Author's note: This brief one-shot was inspired by a deleted scene from the film Deathly Hallows (I believe it was Part I), in which Petunia reminds Harry that he was not the only one affected by Lily's death.

Disclaimer #1: I do not own Harry Potter.

I Lost a Sister

"Tuney, look at this. Watch what I can do."

Petunia hesitated. She wanted to know what her sister was going to do, but she also wanted to walk away, to turn her back on whatever strange thing Lily was capable of. (It was most certainly something that Petunia herself could never do.) Curiosity finally won, and she moved closer to where her sister patiently waited.

Lily held out her hand, palm facing upwards, to reveal the head of a fallen flower. With no apparent effort, she made the petals open and close, open and close again. There was something fascinating about this small—yet extraordinary—feat, and all Petunia could do for a few moments was stand and stare.

She finally pulled herself out of her trance to shriek, "Stop it!"

"It's not hurting you," Lily said, but she closed her hand on the blossom and threw it back to the ground.

Petunia's eyes lingered on the discarded flower, which lay there bearing no evidence of what had just happened. It may not have been physically hurting her, but it hurt her to know that there was something she couldn't share with her sister, something that she could never understand.

Lily had been doing strange things for as long as Petunia could remember. Lightbulbs would shatter if Lily was angry, or she would literally stick herself to one spot if she didn't want to go somewhere; minor scrapes and bruises would be completely gone within twenty-four hours; her hair had once grown back to its previous length the day after a truly horrific trip to the hair dresser's.

Petunia, on the other hand, had never done anything to suggest she possessed the same capabilities. Sometimes, when she was alone, she would try to make plants grow in mere seconds or slam doors hands-free, but always to no avail. These attempts were met with feelings of disappointment, which were quickly squashed and replaced with relief. After all, if she couldn't do it, she never had to ask what made it possible—although that meant she was faced with the opposite question.

"It's not right," Petunia declared. There was a short pause. Then she added, more quietly, "How do you do it?"

She could hear the longing in her own voice, and she hated it.

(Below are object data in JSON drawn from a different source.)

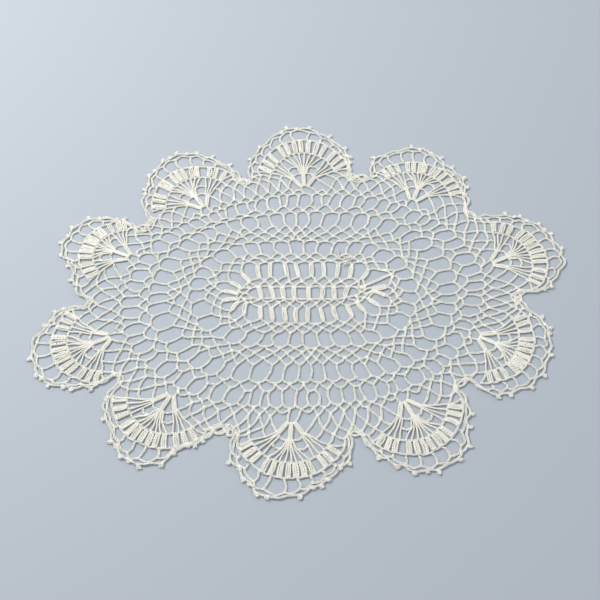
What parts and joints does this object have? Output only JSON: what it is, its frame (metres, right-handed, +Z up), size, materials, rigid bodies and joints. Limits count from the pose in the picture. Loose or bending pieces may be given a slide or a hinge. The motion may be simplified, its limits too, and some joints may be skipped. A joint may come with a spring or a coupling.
{
  "type": "crocheted lace doily",
  "caption": "Oval crocheted lace doily with an openwork net middle and scalloped fan petals round its edge, lying flat.",
  "frame": {"origin": "middle of the outline's box, on the underside", "axes": "+X along the doily's length, +Y across it, +Z up from the surface it lies on"},
  "size_m": [0.3998, 0.345, 0.0015],
  "materials": {
    "cotton": "undyed ivory crochet cotton, matt"
  },
  "bodies": {
    "root": {"doily": "cotton"}
  },
  "joints": []
}
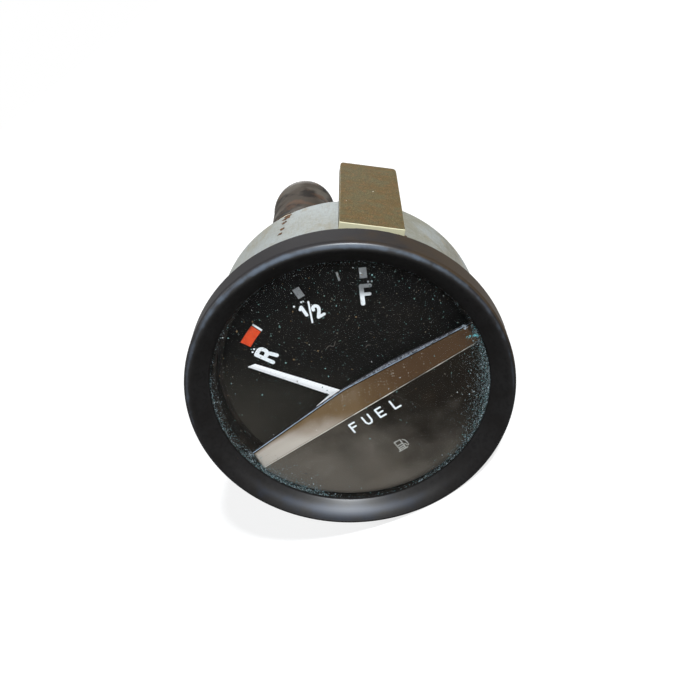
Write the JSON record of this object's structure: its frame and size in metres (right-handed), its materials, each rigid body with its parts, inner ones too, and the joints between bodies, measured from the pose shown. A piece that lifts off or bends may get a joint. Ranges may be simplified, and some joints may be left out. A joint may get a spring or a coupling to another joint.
{
  "type": "car fuel gauge",
  "caption": "Round panel fuel gauge with a black bezel, a dial read by a white pointer, and a strap bracket, lamp holder and blade terminals behind.",
  "frame": {"origin": "centre of the bezel's back face, on the barrel's axis, where the gauge sits on the panel's front", "axes": "the dial faces -Y, +Z is the top of the dial, +X is the dial's right, +Y runs back along the barrel"},
  "size_m": [0.058, 0.0533, 0.058],
  "materials": {
    "bezel_black": "satin black enamel over brass, chipped and faintly scratched along the ridge",
    "clear_glass": "flat window glass with dust and verdigris specks",
    "seal_rubber": "perished black rubber, stained blue-green",
    "mask_black": "satin black paint with a brown sheen",
    "dial_black": "matt black dial paint",
    "white_paint": "matt white paint",
    "red_paint": "matt orange-red paint",
    "case_zinc": "dull zinc plate, brushed round the barrel, with rust spots and an olive stain",
    "passivated_steel": "mottled yellow-brown passivate, bright at the cut edges",
    "plated_steel": "dull plated steel",
    "yellow_zinc": "yellow zinc plate, dulled",
    "brass": "tarnished brass",
    "bimetal": "rolled bimetal sheet",
    "resistance_wire": "silk-covered resistance wire",
    "fibre": "brown vulcanised fibre",
    "cork": "cork",
    "boot_rubber": "aged brown-black rubber, blotched",
    "lamp_clear": "clear lamp glass",
    "wire_red": "lacquered wire"
  },
  "bodies": {
    "gauge": {"glass": "clear_glass", "glass_seal": "seal_rubber", "dial_mask": "mask_black", "dial_plate": "dial_black", "scale_marks": "white_paint", "reserve_mark": "red_paint", "dial_screws": "plated_steel", "dial_pillars": "brass", "movement_frame": "plated_steel", "front_bush": "brass", "rear_bridge": "plated_steel", "rear_bush": "brass", "bridge_screws": "plated_steel", "strip_anchor": "fibre", "anchor_screws": "plated_steel", "adjuster_plugs": "cork", "case": "case_zinc", "mounting_studs": "yellow_zinc", "stud_washers": "plated_steel", "stud_nuts": "yellow_zinc", "earth_tab": "yellow_zinc", "terminal_blade_upper": "brass", "terminal_blade_lower": "brass", "terminal_insulators": "fibre", "terminal_rivets": "brass", "link_wires": "wire_red"},
    "bezel_ring": {"bezel": "bezel_black"},
    "pointer_arbor": {"pointer": "white_paint", "pointer_hub": "dial_black", "pointer_balance": "plated_steel", "pointer_spindle": "plated_steel", "pointer_crank": "brass"},
    "bimetal_arm": {"bimetal_strip": "bimetal", "bimetal_fork": "brass", "heater_winding": "resistance_wire"},
    "zero_spindle": {"zero_adjuster": "plated_steel"},
    "range_spindle": {"range_adjuster": "plated_steel"},
    "bracket": {"clamp_bracket": "passivated_steel", "bracket_washers": "plated_steel"},
    "nut_upper": {"knurled_nut_upper": "brass"},
    "nut_lower": {"knurled_nut_lower": "brass"},
    "lamp": {"lamp_holder": "brass", "lamp_boot": "boot_rubber", "lamp_cap": "brass", "lamp_glass": "lamp_clear", "lamp_contact": "brass", "lamp_insulator": "fibre"}
  },
  "joints": [
    {"name": "pointer_swing", "type": "hinge", "parent": "gauge", "child": "pointer_arbor", "pos_m": [0, 0, -0.0091], "axis": [0, 1, 0], "range_deg": [0, 65]},
    {"name": "bimetal_bend", "type": "hinge", "parent": "gauge", "child": "bimetal_arm", "pos_m": [0.01848, 0, -0.0091], "axis": [0, 1, 0], "range_deg": [-9.85, 0], "stiffness_Nm_per_rad": 0.03},
    {"name": "bezel_twist", "type": "hinge", "parent": "gauge", "child": "bezel_ring", "pos_m": [0, 0, 0], "axis": [0, 1, 0], "range_deg": [0, 35]},
    {"name": "zero_turn", "type": "hinge", "parent": "gauge", "child": "zero_spindle", "pos_m": [0.01187, 0, -0.01634], "axis": [0, 1, 0], "range_deg": [-30, 30]},
    {"name": "range_turn", "type": "hinge", "parent": "gauge", "child": "range_spindle", "pos_m": [0.01973, 0, 0.00384], "axis": [0, 1, 0], "range_deg": [-30, 30]},
    {"name": "bracket_slide", "type": "slide", "parent": "gauge", "child": "bracket", "axis": [0, 1, 0], "range_m": [-0.00162, 0.00486]},
    {"name": "nut_upper_spin", "type": "hinge", "parent": "bracket", "child": "nut_upper", "pos_m": [0.00681, 0, 0.00733], "axis": [0, 1, 0], "range_deg": [-725, 2165]},
    {"name": "nut_lower_spin", "type": "hinge", "parent": "bracket", "child": "nut_lower", "pos_m": [-0.00681, 0, -0.00733], "axis": [0, 1, 0], "range_deg": [-725, 2165]},
    {"name": "lamp_pull", "type": "slide", "parent": "gauge", "child": "lamp", "axis": [0, 1, 0], "range_m": [0, 0.018]}
  ],
  "couplings": [
    {"joint": "bimetal_bend", "follows": "pointer_swing", "ratio": -0.15083},
    {"joint": "nut_upper_spin", "follows": "bracket_slide", "rad_per_m": 7757},
    {"joint": "nut_lower_spin", "follows": "bracket_slide", "rad_per_m": 7757}
  ]
}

"We fear that which we do not understand," they say, and no statement could be truer for Petunia Dursley, née Evans. She had long since buried her childhood fantasy of being a witch underneath layers of fear, resentment, and a burning passion for normalcy. She had married a rather volatile man who shared her disdain for anything out of the ordinary, and she had instilled a strong dislike of abnormality into her son. She was damn proud of her perfectly-normal family and their perfectly-normal house. What was to be gained from freakishness? What did she care that her sister was the favoured child, that her sister had abandoned her to be part of a world she could never understand? What did she care that the Snape boy, and then the Potter boy, and then a magic stick-brandishing megalomaniac had stolen her sister from her?

And then there was the Potter spawn, Harry. She hated to look at the brat. It didn't help that he was practically the spitting image of Potter Senior. Even worse were his eyes, his mother's eyes, Lily's eyes. Her sister's eyes. Every time Petunia looked into those eyes, she remembered the letters home, brimming with excitement, the letters that Petunia had very quickly decided never, ever to read; she remembered trailing her sister and the Snape boy during the summers and barely understanding a word either of them said; she remembered her parent's pride over having a witch in the family—and that certainly wasn't her; and she remembered the—albeit very kind—rejection letter from the Hogwarts headmaster explaining that she couldn't possibly attend the school. Although he didn't know it, it haunted her, what the boy represented. He was her bitterness, regret, and loss personified.

Harry lamented that he had lost a mother, but Petunia had lost a sister.

Disclaimer #2: Seeing as parts of the flashback were directly taken from Deathly Hallows (page 533; part of Snape's memories), I would like to reiterate that I do not own Harry Potter.